Copy result to blog article
Write alt content and caption

The babel script looks like that:

## assumption: clipboard should contain URL of tweet
URL=$(xclip -o -rmlastnl)
CHECKSTRING=$(echo "${URL}" | cut -d "/" -f 3)
if [ "x${CHECKSTRING}" != "xtwitter.com" ]; then
    echo "ERROR: not a Twitter URL in clipboard!"
    exit 0
fi
TWUSER=$(echo "${URL}" | cut -d "/" -f 4)
TWUSERCAPTION=${TWUSER}
[ ${TWUSER} = "n0v0id" ] && TWUSERCAPTION="me"

cd ${HOME}/tmp/2del/2022-01-02-publicvoit-twitter-screenshots/
appendfilename --smart-prepend --text="Twitter.com - ${TWUSER} -" --quiet *png
filetags --quiet --tags "screenshots publicvoit" *png

MYLASTFILE=$(ls -t | head -n1)
NUMCOMMAS=$(echo $MYLASTFILE | grep -o "," | wc -l)
MYINDEX=$(( 2 + ${NUMCOMMAS} ))
MYWIDTH=$(file "$MYLASTFILE" | cut -d ',' -f ${MYINDEX} | cut -d ' ' -f 2 )

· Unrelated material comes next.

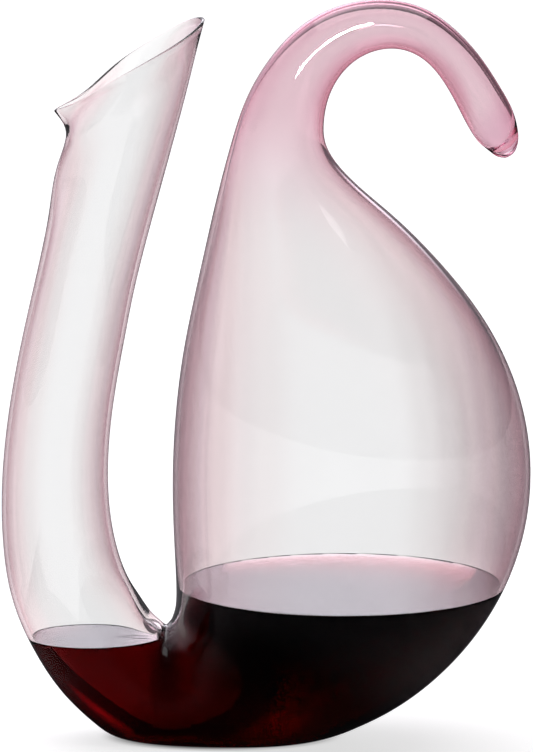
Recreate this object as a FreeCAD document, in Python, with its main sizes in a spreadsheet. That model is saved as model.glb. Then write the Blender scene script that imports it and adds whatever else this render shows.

echo "#+CAPTION: Tweet by ${TWUSERCAPTION}: ."
echo "#+ATTR_HTML: :alt "
echo "#+ATTR_HTML: :align center :width ${MYWIDTH}"
echo "[[tsfile:${MYLASTFILE}][${URL}]]"

m2a --batchmode "${MYLASTFILE}"

The Results

Voilà, this is the thing that helped me going through the replacement steps. Of course, I could have automated even more I guess. But that would have involved more effort on generating and testing the automation code. You have to find your personal sweet-spot.

You can see the results all over my blog. Here is one example. First, this is the embedded tweet:

Org mode markup deserves to be adopted beyond Emacshttps://t.co/08SgDN7Ldt
— Unix tool tip (@UnixToolTip) April 10, 2019

And this is the same tweet after being processed by the work-flow I described here:

Org-mode markup deserves to be adopted beyond Emacs — Tweet by UnixToolTip with a link to the article on Org-mode syntax.

Notice the link behind the image itself. That's a feature which was implemented only in recent days for lazyblorg.

When you're visiting this page in a text-only web browser or in case the image is not available, you can see the alt-text which says "Org-mode markup deserves to be adopted beyond Emacs". Please note that there is an important difference between the HTML alt text and the HTML title of an image which you can see when hovering your mouse over an image.